President Biden said Brazil’s democratic institutions “have our full support,” but no one acknowledged if Bolsonaro would be allowed to stay in the United States. Spokesman Ned Price nearly revealed the administration’s opinion, saying that “If an individual has no basis on which to be in the United States, an individual is subject to removal by the Department of Homeland Security,” in response to a reporter’s question at a press conference. Lauren Hitt, AOC’s communications director, responded by saying “ we have not heard directly from the Biden administration,” when asked if the Congresswoman had discussed extradition with the Biden White House. 

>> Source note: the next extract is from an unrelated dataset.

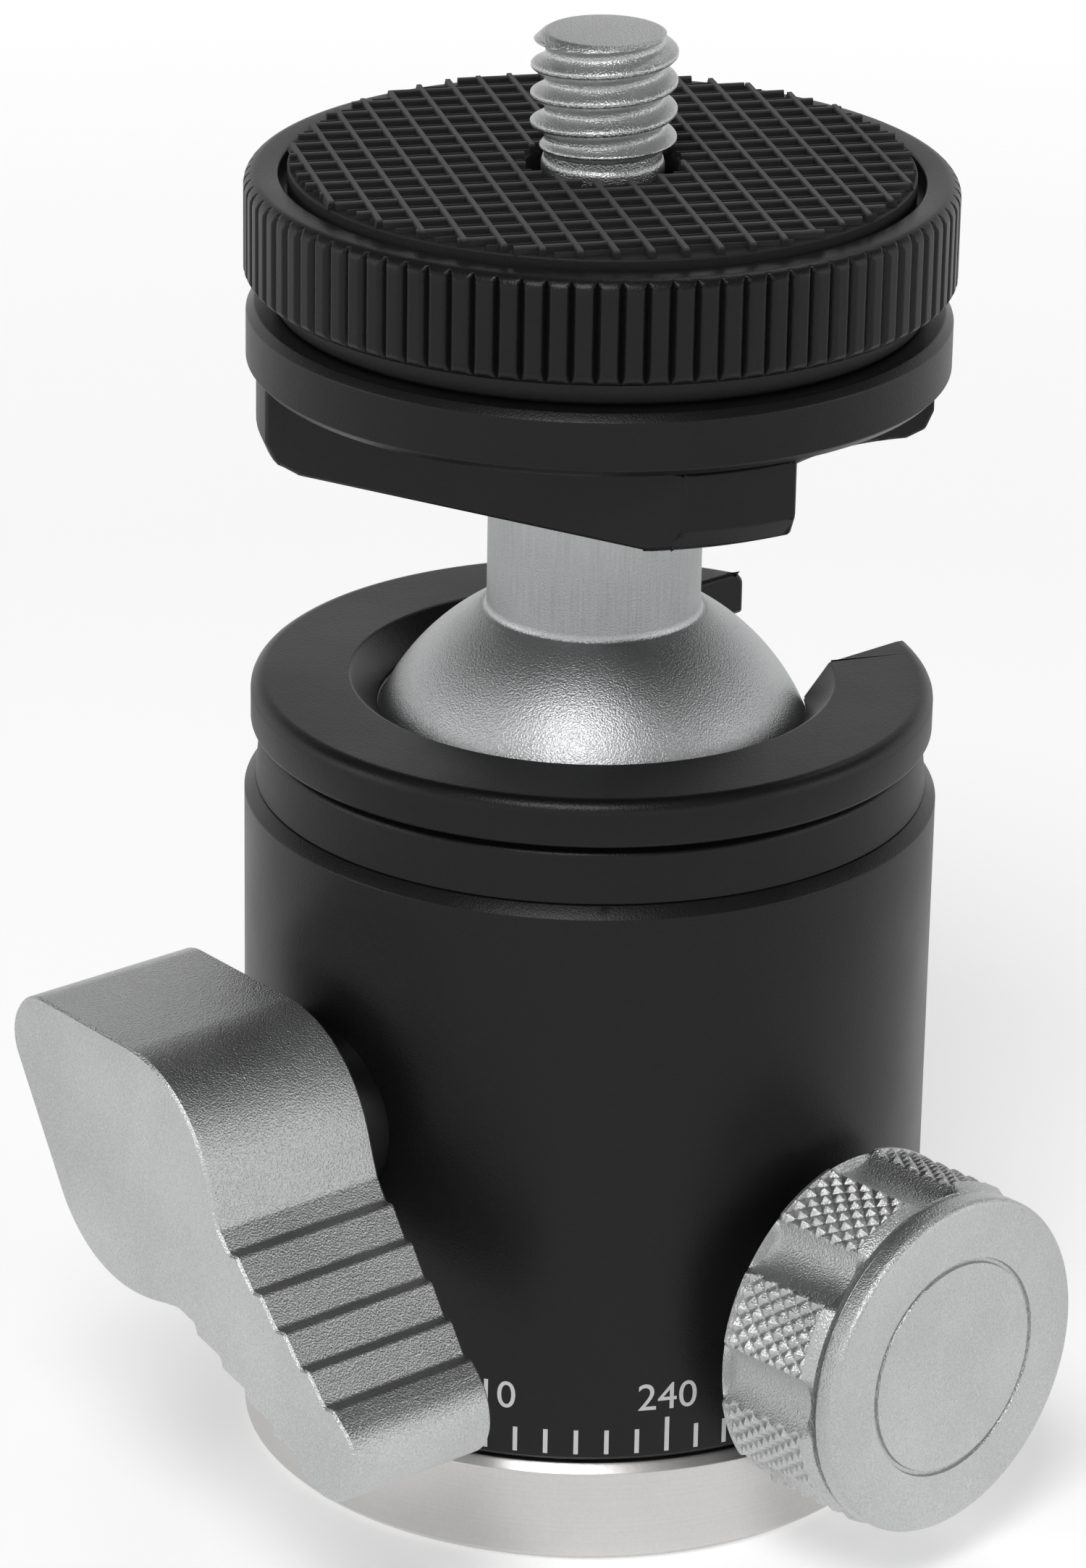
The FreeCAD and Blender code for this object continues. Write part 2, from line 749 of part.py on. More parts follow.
def joint_screw_holes(name):
    """Holes for the joint screws, with counterbores in the disc's top."""
    holes = []
    for index, place in joint_screw_places():
        head_bottom = disc_top - joint_head_height - running_fit
        depth = disc_bottom - joint_screw_depth - loose_gap
        head = cylinder(f"{name}_counterbore_{index}", joint_head_radius + running_fit, head_bottom,
                        disc_top + loose_gap)
        shank = cylinder(f"{name}_hole_{index}", joint_screw_radius + running_fit, depth, head_bottom)
        hole = fused(f"{name}_joint_{index}", [head, shank])
        hole.Placement.Base = place
        holes.append(hole)
    return fused(name + "_joints", holes)


def platform_disc():
    """The smooth fixed disc on the block."""
    head_recess = disc_bottom + screw_head_height
    blank = turned("disc_blank", [
        (screw_head_radius + running_fit, disc_bottom),
        (disc_radius - disc_edge, disc_bottom),
        (disc_radius, disc_bottom + disc_edge),
        (disc_radius, disc_top - disc_edge),
        (disc_radius - disc_edge, disc_top),
        (screw_radius + running_fit, disc_top),
        (screw_radius + running_fit, head_recess),
        (screw_head_radius + running_fit, head_recess),
    ])
    return cut("disc_cut", blank, joint_screw_holes("disc"))


def camera_screw():
    """The camera screw: a flat head in the disc, a shank and the bare thread above the pad."""
    head_top = disc_bottom + screw_head_height
    shank_radius = screw_radius - shank_relief
    return turned("screw_blank", [
        (0, disc_bottom),
        (screw_head_radius, disc_bottom),
        (screw_head_radius, head_top),
        (shank_radius, head_top),
        (shank_radius, thread_bottom),
        (screw_radius, thread_bottom),
        (screw_radius, screw_top - screw_edge),
        (screw_radius - screw_edge, screw_top),
        (0, screw_top),
    ])


def knurled_blank(radius, bottom, top):
    """A prism with straight V grooves round its rim."""
    step = 2 * math.pi / KNURL_COUNT
    land = step * LAND_SHARE / 2
    corners = []
    for index in range(KNURL_COUNT):
        middle = step * index
        for turn, reach in ((middle - land, radius), (middle + land, radius),
                            (middle + step / 2, radius - knurl_depth.value)):
            corners.append(Vector(reach * math.cos(turn), reach * math.sin(turn), bottom))
    outline = Part.makePolygon(corners + corners[:1])
    item = doc.addObject("Part::Feature", "wheel_knurl")
    item.Shape = Part.Face(outline).extrude(UP * (top - bottom))
    return item


def lock_wheel():
    """The knurled wheel that is screwed up against the camera."""
    blank = turned("wheel_blank", [
        (screw_radius + running_fit, wheel_bottom),
        (wheel_radius - wheel_edge, wheel_bottom),
        (wheel_radius, wheel_bottom + wheel_edge),
        (wheel_radius, wheel_top - wheel_edge),
        (wheel_radius - wheel_edge, wheel_top),
        (pad_recess_radius, wheel_top),
        (pad_recess_radius, pad_bottom),
        (screw_radius + running_fit, pad_bottom),
    ])
    knurl = knurled_blank(wheel_radius.value, wheel_bottom.value, wheel_top.value)
    return common("wheel_common", blank, knurl)


# Every node: its name and the object that makes it
NODES = {
    "panning_base": panning_base(),
    "thread_bushing": thread_bushing(),
    "pan_washer": ring("pan_washer_ring", spindle_radius + loose_gap, pan_washer_radius,
                       base_height, base_height + washer_thickness),
    "pivot_bearing": pivot_bearing(),
    "retaining_washer": ring("keeper_ring", spindle_radius + running_fit, keeper_radius,
                             floor_top, clip_bottom),
    "pivot_circlip": pivot_clip(),
    "housing": housing(),
    "collar_cap": collar_cap(),
    "cap_set_screw": cap_set_screw(),
    "upper_ball_seat": upper_seat(),
    "ball_cup": ball_cup(),
    "pressure_ring": pressure_ring(),
    "lift_spring": lift_spring(),
    "ball_stem": ball_stem(),
    "lock_lever": lock_lever(),
    "lock_screw": lock_screw(),
    "lock_boss": side_boss("lock_boss", boss_radius, lock_screw_radius, lever_start - running_fit,
                           lock_azimuth, lock_height),
    "pan_knob": pan_knob(),
    "pan_lock_screw": pan_screw(),
    "pan_lock_collar": side_boss("pan_collar", pan_collar_radius, pan_screw_radius,
                                 pan_knob_start - running_fit, pan_azimuth, pan_height),
    "pan_shoe": pan_shoe(),
    "stem_block": stem_block(),
    "platform_disc": platform_disc(),
    "joint_screws": joint_screws(),
    "camera_screw": camera_screw(),
    "spacer_washer": ring("spacer_ring", screw_radius + loose_gap, spacer_radius, disc_top,
                          wheel_bottom),
    "lock_wheel": lock_wheel(),
    "rubber_pad": ring("pad_ring", pad_hole_radius, pad_radius, pad_bottom, wheel_top + pad_proud),
}

for label, node in NODES.items():
    node.Label = label

doc.recompute()

for item in doc.Objects:
    if "Invalid" in item.State or "Error" in item.State:
        raise RuntimeError(f"{item.Label}: {item.State}")

for item in cut.made:
    if item.Base.Shape.Volume - item.Shape.Volume < LEAST_CUT:
        raise RuntimeError(f"{item.Label} takes nothing away")

os.makedirs("parts", exist_ok=True)
for label, node in NODES.items():
    shape = node.Shape
    if shape.isNull() or not shape.isValid() or not shape.Solids:
        raise RuntimeError(f"{label} has no valid solid")
    shape.exportStep(f"parts/{label}.step")
    print(label, len(shape.Solids), round(shape.Volume, 2))
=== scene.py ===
import math
import random

import bmesh
import bpy
import numpy as np
from mathutils import Matrix, Vector


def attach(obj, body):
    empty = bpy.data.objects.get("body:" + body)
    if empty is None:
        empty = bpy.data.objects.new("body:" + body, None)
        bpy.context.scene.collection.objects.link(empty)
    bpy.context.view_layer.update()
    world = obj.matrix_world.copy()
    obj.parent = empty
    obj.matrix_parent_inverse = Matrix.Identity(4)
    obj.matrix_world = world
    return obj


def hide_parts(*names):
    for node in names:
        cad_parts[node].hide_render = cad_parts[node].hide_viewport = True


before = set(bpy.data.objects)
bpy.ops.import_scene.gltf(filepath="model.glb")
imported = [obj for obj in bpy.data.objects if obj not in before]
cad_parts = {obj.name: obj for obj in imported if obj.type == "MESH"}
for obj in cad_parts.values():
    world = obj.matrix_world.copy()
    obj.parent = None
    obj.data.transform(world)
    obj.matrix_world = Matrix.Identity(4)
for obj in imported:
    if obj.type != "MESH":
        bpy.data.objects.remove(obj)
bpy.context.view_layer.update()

MM = 0.001
TURN = 2 * math.pi
UP = Vector((0, 0, 1))
ORIGIN = Vector((0, 0, 0))
draw = random.Random(11)

# Radii that several pieces share, in millimetres
BODY_RADIUS = 15.5
CAVITY_RADIUS = 12.8
BALL_RADIUS = 10.5
STEM_RADIUS = 4.75
TENON_RADIUS = 3.5
TOP_BORE = 3.225

# Heights above the ground that several pieces share, in millimetres
BALL_HEIGHT = 30.4
SHELL_TOP = 31.6
STEM_FOOT = 40.0
BLOCK_FOOT = 47.2
DISC_FOOT = 51
DISC_TOP = 53.8
WHEEL_FOOT = 55.0
PAD_FOOT = 58.7
SCREW_TOP = 65.9

# Pitch of the 1/4 inch thread, and the rounding of most turned edges
THREAD_PITCH = 1.27
FINE = 0.12

# Height between the rows of a thread's or a knurl's points, and how nearly rounding uses up a side
ROW = 0.07
NEAR_HALF = 0.49


def direction(azimuth, elevation=0.0):
    """The unit vector at that plan azimuth and elevation, in degrees."""
    a, e = math.radians(azimuth), math.radians(elevation)
    return Vector((math.cos(a) * math.cos(e), math.sin(a) * math.cos(e), math.sin(e)))


# Materials

BRUSHING = (39.7, STEM_FOOT)
BRUSHING_RADIUS = 4.7
BRUSHED_SHARE = 0.65
BRUSHED_STRETCH = 0.03
LINE_GRAIN = 0.8
LINE_SHARE = 0.55
FINE_SHARE = 0.6
BROAD_GRAIN = 7.0
ROUGH_SPREAD = 0.04
NOISE_RANGE = (0.3, 0.7)
# Heights in millimetres over which the rubber ridges' tops blend to a painted highlight
PAINTED_RIDGE_HIGHLIGHT = (60.15, 60.28)


def add(tree, kind, values=None, **settings):
    """A node with its settings, and its inputs set to numbers or linked to sockets."""
    node = tree.nodes.new(kind)
    for key, value in settings.items():
        setattr(node, key, value)
    for key, value in (values or {}).items():
        if isinstance(value, bpy.types.NodeSocket):
            tree.links.new(value, node.inputs[key])
        else:
            node.inputs[key].default_value = value
    return node


def noise(tree, vector, grain, detail=2.0):
    """Fine noise whose features are about grain millimetres wide."""
    values = {"Vector": vector, "Scale": 1 / MM / grain, "Detail": detail}
    return add(tree, "ShaderNodeTexNoise", values).outputs[0]


def maths(tree, operation, first, second=0.5, third=0.5, clamp=False):
    """One step of arithmetic."""
    values = {0: first, 1: second, 2: third}
    return add(tree, "ShaderNodeMath", values, operation=operation, use_clamp=clamp).outputs[0]


def remap(tree, value, low, high, new_low, new_high):
    """The value's range low to high, stretched to another and held inside it."""
    values = {"Value": value, "From Min": low, "From Max": high, "To Min": new_low, "To Max": new_high}
    return add(tree, "ShaderNodeMapRange", values).outputs[0]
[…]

Despite the Bolsonaristas’ large turnout for their attack in Brasilia, the pro-democracy demonstrations that occurred across Brazil afterward were far larger. And within weeks, over 700 coup supporters were arrested. The Brazilian government’s response to January 8th versus the US government’s response to January 6th, are incomparable. Silverman believes this is because Brazil has experienced dictatorship in its recent past. “The United States has never survived a military dictatorship,” Silverman explained, while the “actual, real impacts of a coup,” is something “very real for Brazilian politicians.” 

Ultimately, the shocking images from the January 8th attack may create a stronger Lula administration. “Compared to the opposition, Lula now has a monopoly on democracy,” explained Traumann. “His adversaries praise him for having defended democratic institutions and even his opponents will end up softening their criticism so as not to be confused with the coup mongers.” The images of the vandalism caused a national commotion that united the country as only the matches of the Brazilian soccer team are capable of doing.” 

But Valente warned the Brazilian public shouldn’t become complacent. “The events of Jan 8 showed that important segments within powerful institutions, such as police forces and groups in the Army, are supportive of a violent overthrow of our elected government,” Valente said. “Brazilian institutions must act fast to identify these groups and punish them according to the law.”